Personal information
- Date of birth: March 27, 1990 (age 36)
- Place of birth: Etobicoke, Ontario, Canada
- Height: 5 ft 10 in (1.78 m)
- Position: Defender

Youth career
- 2009–2010: Algonquin Thunder

Senior career*
- Years: Team / Apps / (Gls)
- 2011–2012: Capital City / 20 / (0)
- 2013: Kingston / 1 / (0)
- 2014: London City
- 2014–2015: Morvant Caledonia United / 4 / (1)
- 2014–2015: North East Stars
- 2015–2016: SV Fortuna Regensburg / 26 / (0)
- 2016–2017: SG Bogen / 5 / (0)
- 2016–2017: TSV Bogen / 10 / (0)
- 2016–2017: SV Neukirchen Hl. Blut / 11 / (1)
- 2017–2018: SV Fortuna Regensburg / 17 / (1)

International career^{‡}
- 2011–2012: Guyana / 8 / (0)

= Taylor Benjamin =

Guyanese footballer

Taylor Benjamin (born March 27, 1990) is a former footballer. Born in Canada, he represented the Guyana national team.

==College and amateur career==
Born in Etobicoke, Ontario, Canada, Benjamin attended Woodroffe High School in Ottawa, Ontario from 2004 to 2008, played youth soccer with Ottawa Royals S.C. and FC Outaouais. He played one year of OCAA soccer at Algonquin College. After one season, he moved to Limeira, Brazil to play for Associação Atlética Internacional.

==Professional career==
Benjamin signed his first professional contract when he signed for Capital City F.C. in the Canadian Soccer League (CSL) on May 18, 2011. He made his professional debut on 20 May 2011, in a 2–0 loss to Toronto Croatia. In 2013, he signed with Kingston FC, and assisted in securing the First Division title. He featured in the CSL Championship finals with Kingston, but fell short after losing to SC Waterloo Region. In 2014, he played abroad in the TT Pro League with Morvant Caledonia United, and later was transferred to North East Stars.

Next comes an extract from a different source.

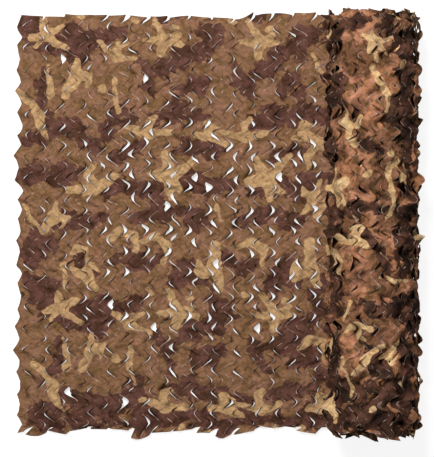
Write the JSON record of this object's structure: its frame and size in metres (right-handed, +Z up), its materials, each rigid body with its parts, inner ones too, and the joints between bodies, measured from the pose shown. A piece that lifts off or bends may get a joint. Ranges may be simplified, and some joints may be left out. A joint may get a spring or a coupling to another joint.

In 2015, he returned to the CSL to play with London City. For the remainder of the season he played abroad in the Landesliga Bayern-Mitte with SV Fortuna Regensburg. He had a brief stint in the A-Klasse Bogen to play with SG Bogen. In 2016, he played in the Bayernliga Süd with TSV Bogen. He returned to the Landesliga Bayern-Mitte to sign with SV Neukirchen Hl. Blut for the remainder of the 2016–17 season. In 2017, he returned to play with SV Fortuna Regensburg.

==International career==
On November 11, 2011, Benjamin was called up to Guyana for their 2014 FIFA World Cup qualifiers against Trinidad & Tobago. He made his international debut in the return-leg against Trinidad at Hasely Crawford Stadium on November 15, 2011.